Putin and his cronies have warned for months that the war in Ukraine could turn into a nuclear war. The Russian despot warned in June that ‘there will be no winners, including America’ in a Third World War.
Putin said in a thinly veiled threat: ‘The United States pretends not to be afraid of an escalation of the conflict in Ukraine, but sane people there clearly do not want to take this to a Third World War.
‘In the event of a Third World War, there will be no winners, including America.’
And earlier this year, Dmitry Medvedev, deputy head of Russia’s Security Council, warned that attempts by Ukraine to reclaim control over Crimea in its counteroffensive was a ‘threat to the very existence the Russian state’ – something that warrants a nuclear response under the country’s security doctrine.
‘Every day of supplying Western weapons to Ukraine makes the nuclear apocalypse closer,’ Medvedev said at the time.
Ukrainian military analysists have said that Putin’s goal is to discourage Ukraine’s Western allies from providing Kyiv with more weapons during their counteroffensive by using ‘nuclear blackmail’.
But Ryan says the West must provide Ukraine with more weapons that would mean Kyiv wins a ‘decisive’ victory over Russia.

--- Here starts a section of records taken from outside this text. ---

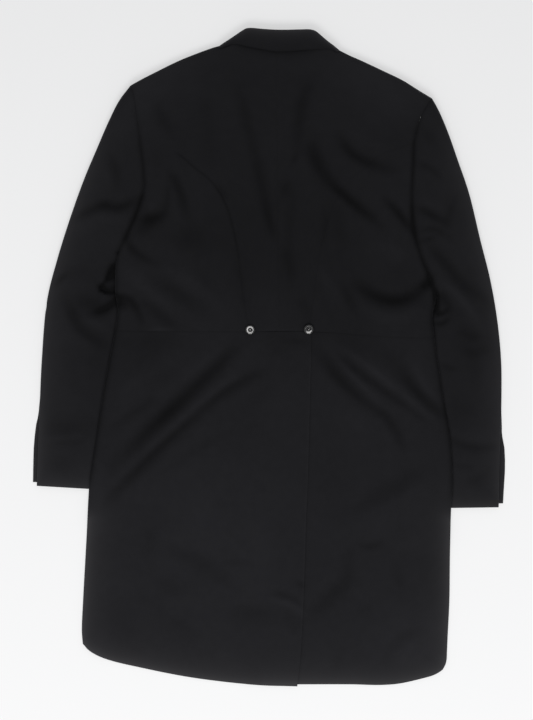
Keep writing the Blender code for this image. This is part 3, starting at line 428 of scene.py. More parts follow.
def new_material(name, shown):
    """A plain material with its colour in the viewport, its node tree and its shader."""
    made = bpy.data.materials.new(name)
    made.use_nodes = True
    made.diffuse_color = (*shown, 1.0)
    return made, made.node_tree, made.node_tree.nodes["Principled BSDF"]


def set_inputs(node, values):
    for label, value in values.items():
        node.inputs[label].default_value = value


def add_group(name, inputs, outputs):
    """A node group with named sockets, and its two ends."""
    group = bpy.data.node_groups.new(name, "ShaderNodeTree")
    for label, kind, value in inputs:
        socket = group.interface.new_socket(label, in_out="INPUT", socket_type=kind)
        if value is not None:
            socket.default_value = value
    for label, kind in outputs:
        group.interface.new_socket(label, in_out="OUTPUT", socket_type=kind)
    start = group.nodes.new("NodeGroupInput")
    end = group.nodes.new("NodeGroupOutput")
    return group, start, end


def math_node(tree, operation, *values):
    """A Math node fed with numbers and sockets."""
    node = tree.nodes.new("ShaderNodeMath")
    node.operation = operation
    for socket, value in zip(node.inputs, values):
        if isinstance(value, (int, float)):
            socket.default_value = value
        else:
            tree.links.new(value, socket)
    return node.outputs[0]


def noise_node(tree, where, scale, detail, roughness=0.5):
    node = tree.nodes.new("ShaderNodeTexNoise")
    node.noise_dimensions = "3D"
    set_inputs(node, {"Scale": scale, "Detail": detail, "Roughness": roughness})
    tree.links.new(where, node.inputs["Vector"])
    return node.outputs["Fac"]


def build_twill():
    """A worsted twill: fine slanting ribs of twisted yarn under a short nap."""
    group, start, end = add_group(
        "worsted_twill",
        (
            ("Grain", "NodeSocketVector", None),
            ("Rib Pitch", "NodeSocketFloat", 0.0011),
            ("Yarn Pitch", "NodeSocketFloat", 0.00055),
            ("Nap", "NodeSocketFloat", 0.5),
        ),
        (("Height", "NodeSocketFloat"), ("Tone", "NodeSocketFloat")),
    )
    apart = group.nodes.new("ShaderNodeSeparateXYZ")
    group.links.new(start.outputs["Grain"], apart.inputs[0])
    across = apart.outputs["X"]
    down = apart.outputs["Y"]
    slant = math_node(group, "ADD", across, math_node(group, "MULTIPLY", down, 0.62))
    turns = math_node(group, "DIVIDE", slant, start.outputs["Rib Pitch"])
    wander = math_node(group, "MULTIPLY", noise_node(group, start.outputs["Grain"], 260.0, 2.0), 0.9)
    turns = math_node(group, "ADD", turns, wander)
    rib = math_node(group, "SINE", math_node(group, "MULTIPLY", turns, 2 * math.pi))
    rib = math_node(group, "MULTIPLY_ADD", rib, 0.5, 0.5)
    yarns = math_node(group, "DIVIDE", down, start.outputs["Yarn Pitch"])
    yarn = math_node(group, "SINE", math_node(group, "MULTIPLY", yarns, 2 * math.pi))
    yarn = math_node(group, "MULTIPLY_ADD", yarn, 0.5, 0.5)
    nap = noise_node(group, start.outputs["Grain"], 1900.0, 3.0, 0.65)
    nap = math_node(group, "MULTIPLY", nap, start.outputs["Nap"])
    height = math_node(group, "MULTIPLY_ADD", rib, 0.6, math_node(group, "MULTIPLY", yarn, 0.22))
    height = math_node(group, "ADD", height, nap)
    slub = noise_node(group, start.outputs["Grain"], 70.0, 4.0, 0.6)
    tone = math_node(group, "MULTIPLY_ADD", rib, 0.16, 0.76)
    tone = math_node(group, "MULTIPLY_ADD", slub, 0.32, tone)
    group.links.new(height, end.inputs["Height"])
    group.links.new(tone, end.inputs["Tone"])
    return group


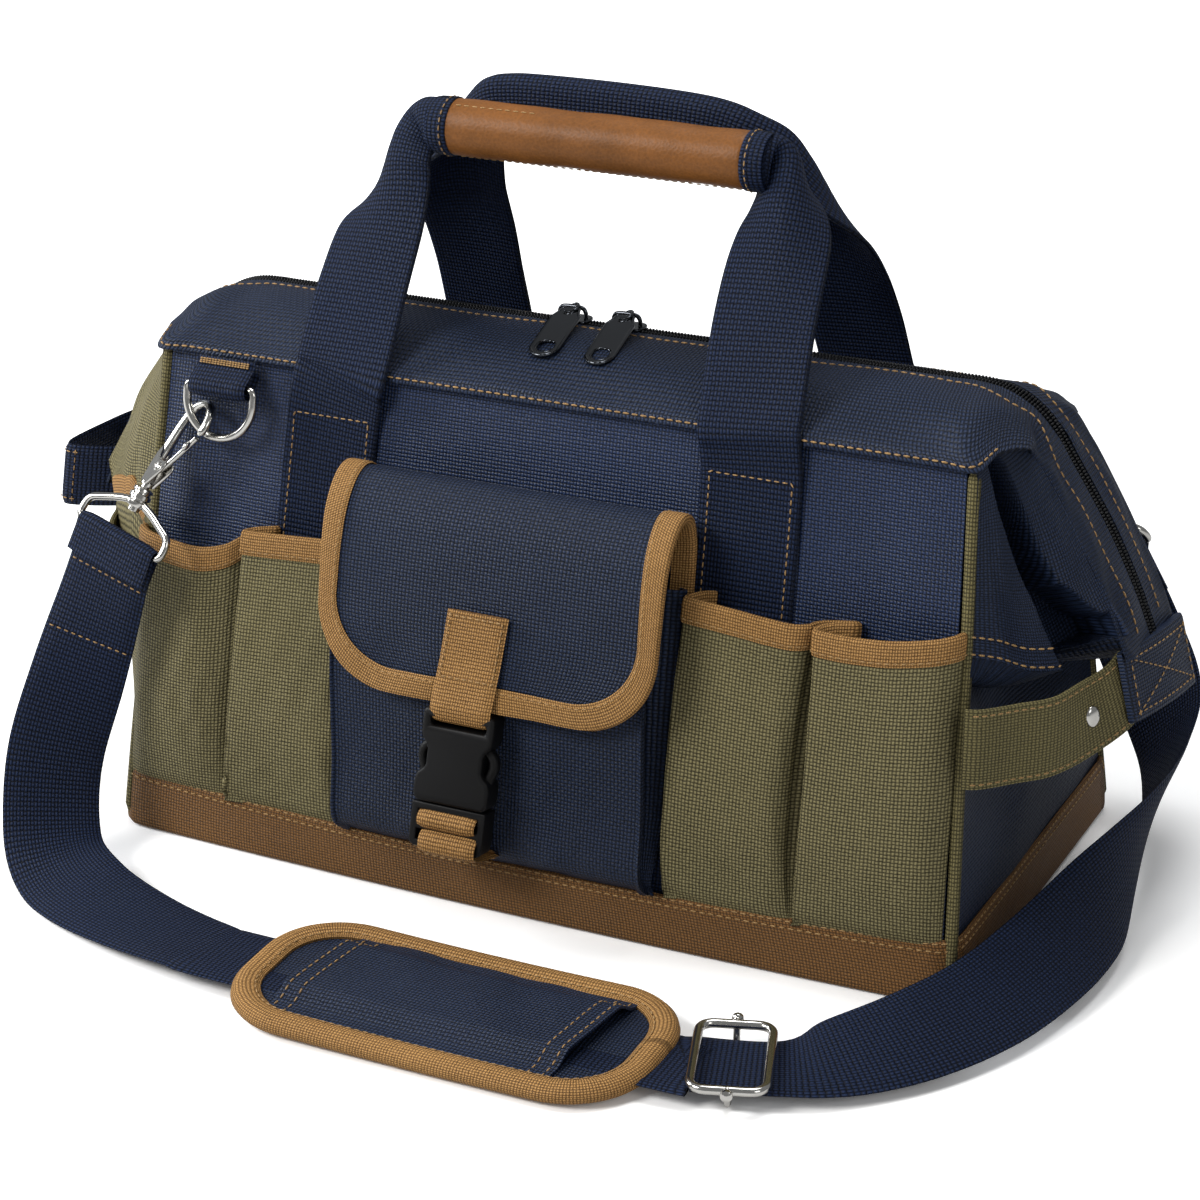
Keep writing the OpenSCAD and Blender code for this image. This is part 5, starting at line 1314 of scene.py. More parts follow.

To that end, Ryan says Ukraine must be made a member of NATO for the nation – and the West – to achieve their goals of a Ukraine that is ‘sovereign and free’.
‘We need a Ukraine that is inside NATO and the EU, as a bulwark against the malicious actions of a Russia under the control of Putin and his acolytes,’ Ryan says.
‘The goals [of Ukraine being sovereign and free] will not be won at the negotiating table,’ he adds. ‘They must be asserted by Ukraine and the West and protected with military power.’
‘We should not delay Ukraine’s admission to both NATO and the EU,’ Ryan insisted. ‘If we fail to achieve our goals against the Russia we face today, we will be harder pressed to achieve them against the Russia that Putin is building.’